[Entries with parts and joints]
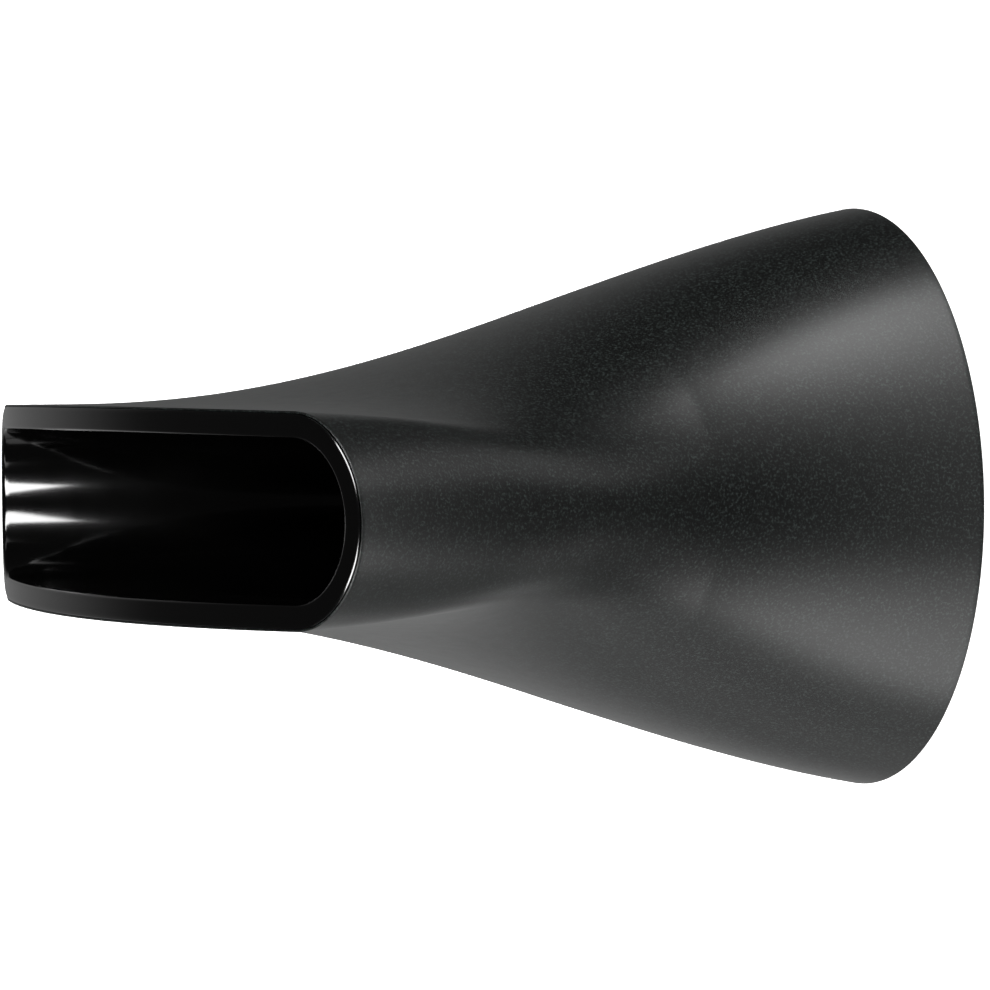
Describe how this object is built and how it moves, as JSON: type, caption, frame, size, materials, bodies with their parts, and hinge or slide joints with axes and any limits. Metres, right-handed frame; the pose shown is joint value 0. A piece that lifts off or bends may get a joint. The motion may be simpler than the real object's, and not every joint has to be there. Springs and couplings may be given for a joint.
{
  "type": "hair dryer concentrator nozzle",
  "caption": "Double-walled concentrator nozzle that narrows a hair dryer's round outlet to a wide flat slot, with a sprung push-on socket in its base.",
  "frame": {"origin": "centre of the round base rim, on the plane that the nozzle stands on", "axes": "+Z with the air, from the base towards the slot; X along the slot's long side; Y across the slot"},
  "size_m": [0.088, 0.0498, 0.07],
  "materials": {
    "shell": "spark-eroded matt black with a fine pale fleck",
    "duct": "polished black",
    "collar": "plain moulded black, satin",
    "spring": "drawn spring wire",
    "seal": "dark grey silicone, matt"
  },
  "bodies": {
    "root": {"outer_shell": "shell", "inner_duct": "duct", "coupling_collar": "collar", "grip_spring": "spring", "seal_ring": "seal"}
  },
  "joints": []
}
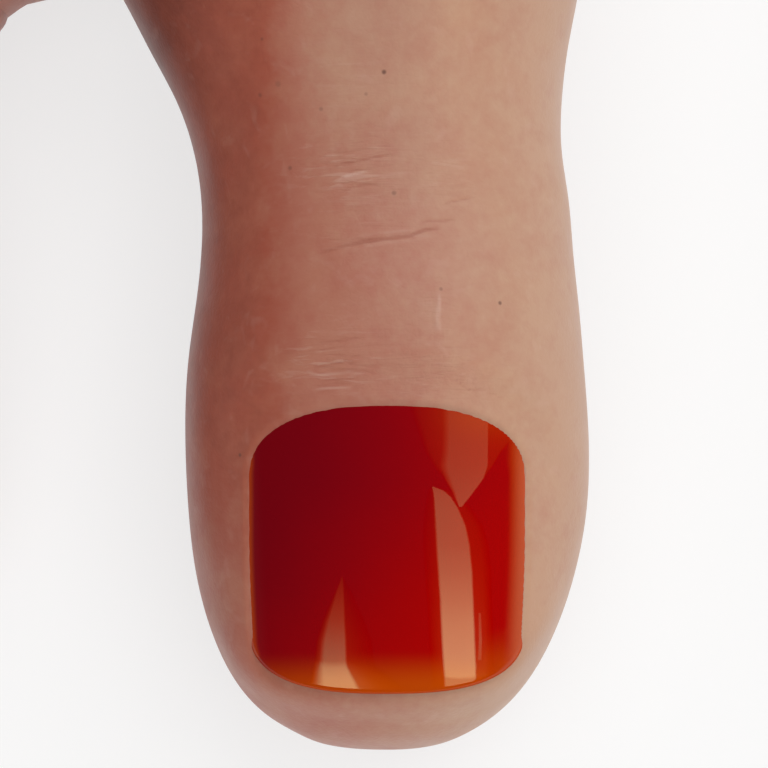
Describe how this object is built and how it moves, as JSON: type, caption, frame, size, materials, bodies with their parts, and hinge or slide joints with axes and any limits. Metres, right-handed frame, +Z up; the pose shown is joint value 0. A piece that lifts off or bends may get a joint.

* What the task requires *
Extract the full listing above without alteration.

* Task answer *
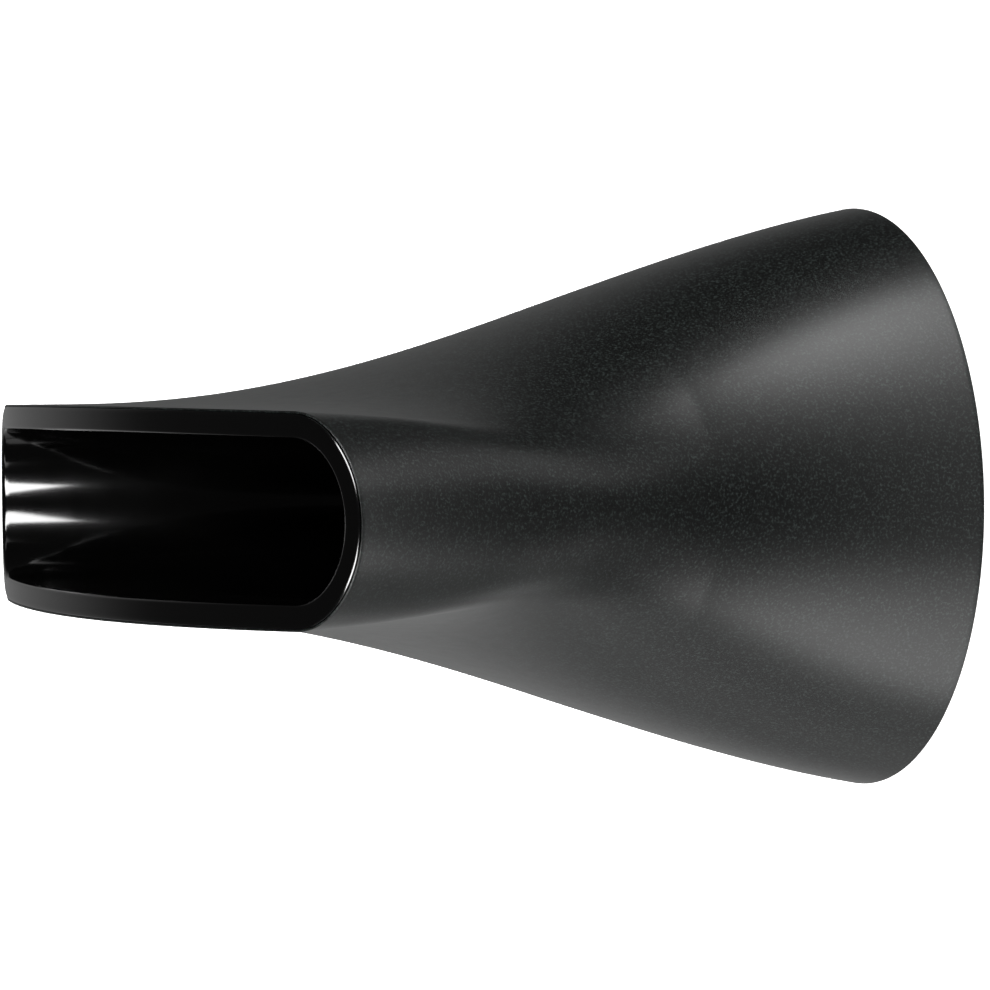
Describe how this object is built and how it moves, as JSON: type, caption, frame, size, materials, bodies with their parts, and hinge or slide joints with axes and any limits. Metres, right-handed frame; the pose shown is joint value 0. A piece that lifts off or bends may get a joint. The motion may be simpler than the real object's, and not every joint has to be there. Springs and couplings may be given for a joint.
{
  "type": "hair dryer concentrator nozzle",
  "caption": "Double-walled concentrator nozzle that narrows a hair dryer's round outlet to a wide flat slot, with a sprung push-on socket in its base.",
  "frame": {"origin": "centre of the round base rim, on the plane that the nozzle stands on", "axes": "+Z with the air, from the base towards the slot; X along the slot's long side; Y across the slot"},
  "size_m": [0.088, 0.0498, 0.07],
  "materials": {
    "shell": "spark-eroded matt black with a fine pale fleck",
    "duct": "polished black",
    "collar": "plain moulded black, satin",
    "spring": "drawn spring wire",
    "seal": "dark grey silicone, matt"
  },
  "bodies": {
    "root": {"outer_shell": "shell", "inner_duct": "duct", "coupling_collar": "collar", "grip_spring": "spring", "seal_ring": "seal"}
  },
  "joints": []
}
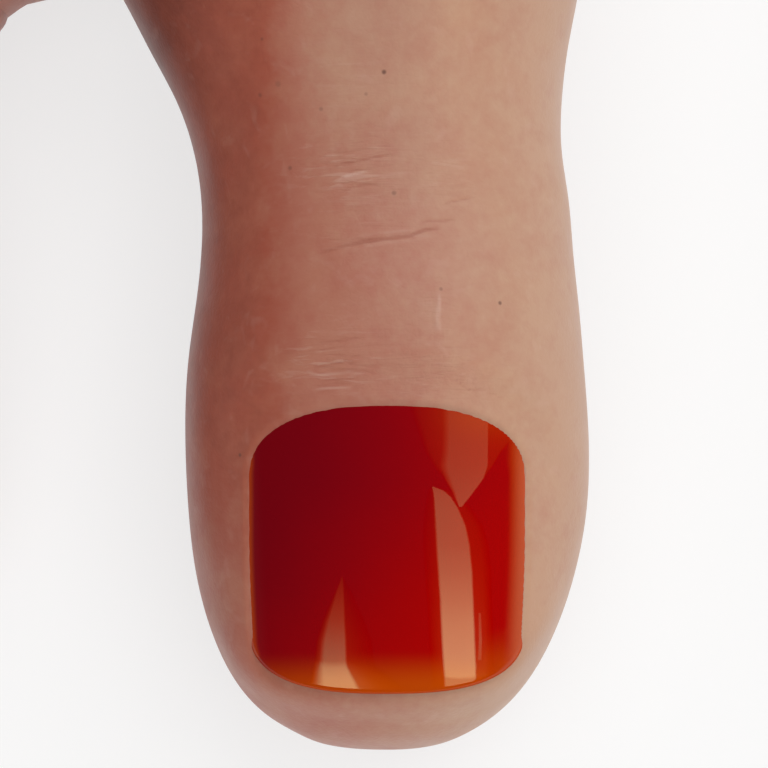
Describe how this object is built and how it moves, as JSON: type, caption, frame, size, materials, bodies with their parts, and hinge or slide joints with axes and any limits. Metres, right-handed frame, +Z up; the pose shown is joint value 0. A piece that lifts off or bends may get a joint.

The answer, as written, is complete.